The most interesting storyline of the whole novel as her great grandmother that is a nun in a monastery. The entire book should have been about Jiko. Not her life, her father's life, and her incessant whining about school in Tokyo. All of that was useless backstory compared to Jiko's presence of mind, and Haruki #1's life as a kamikaze bomber. That was the story, the rest was wasted words.
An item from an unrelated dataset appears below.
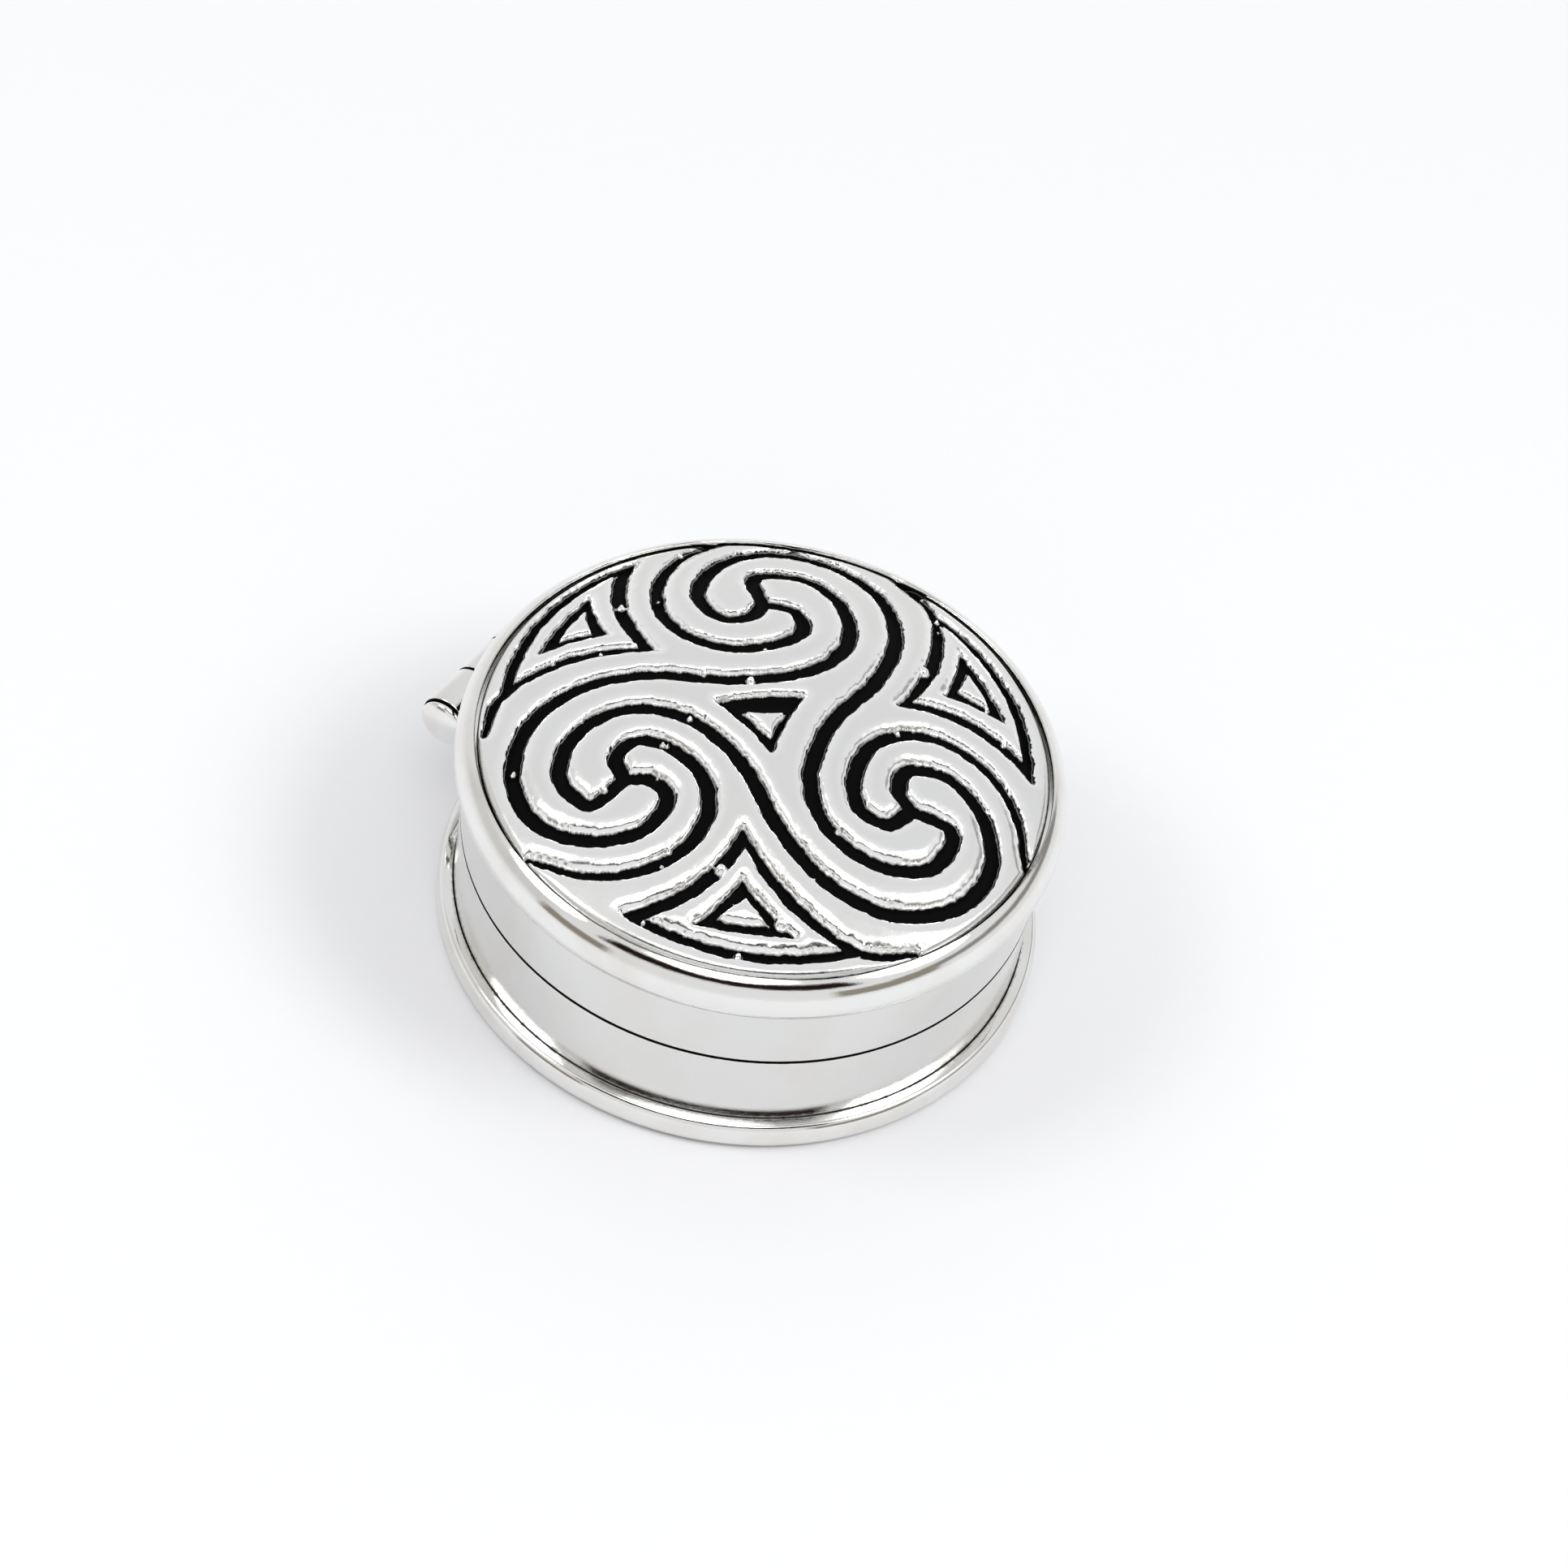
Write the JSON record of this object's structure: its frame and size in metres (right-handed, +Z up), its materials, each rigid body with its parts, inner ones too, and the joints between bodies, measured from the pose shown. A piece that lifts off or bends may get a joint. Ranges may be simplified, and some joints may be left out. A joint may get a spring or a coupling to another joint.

While I feel I learned a lot about Japanese culture, I cannot recommend this book. It's about 250 pages too long. And note – I am no stranger to long books.
Bonnie Des
Aug 19, 2025
10/10 stars
My kind of read. I like a story within a story. Modern, current , historical, multi cultured, ancient wisdom and coming of age story. If you are someone intrigued by Japanese culture, you will appreciate this book.
ClinicallyBookish
May 28, 2025
7/10 stars
"Live. For now. For the time being." Confusing, bewildering, sad, and full of hope, this is beautifully written but extremely abstract. I loved Nao's spunk and humour and was dismayed by the hardship she endured. Another reminder of how much being a teenager sucks; how much being a human being sucks. This is not your average, plot-driven story so be prepared to do quite a bit of mental gymnastics. Also, there are pretty triggering themes including bullying, depression, suicide and death, so be warned.
Kris O.
May 17, 2025
5/10 stars
What the actual *BLEEP* was with that ending? Quantum physics and the multiverse? I did enjoy many bits of the book, the parts at her grandmother's temple were lovely, and the insights into the brutality of the Japanese Army were heartbreaking. But the disappearing words and multiple universes at the end came out of the blue; for 14 hours I'd been listening to a young girl's story of victimization, exploitation and suicidal ideation, interwoven with her great uncle's story and filtered through the lens of another woman's perceptions and experiences when a sudden right turn threw it into anime terrritory. Honestly, go watch Shinkai Makoto's film "Your Name", it's a far superior handling of a very similar story.
Cobbie
Apr 19, 2025
8/10 stars
The part talking about 9/11 was heartbreaking as was much of this book. Some was strange. I fell in love with the characters especially Nao and her great grandmother the Buddhist nun.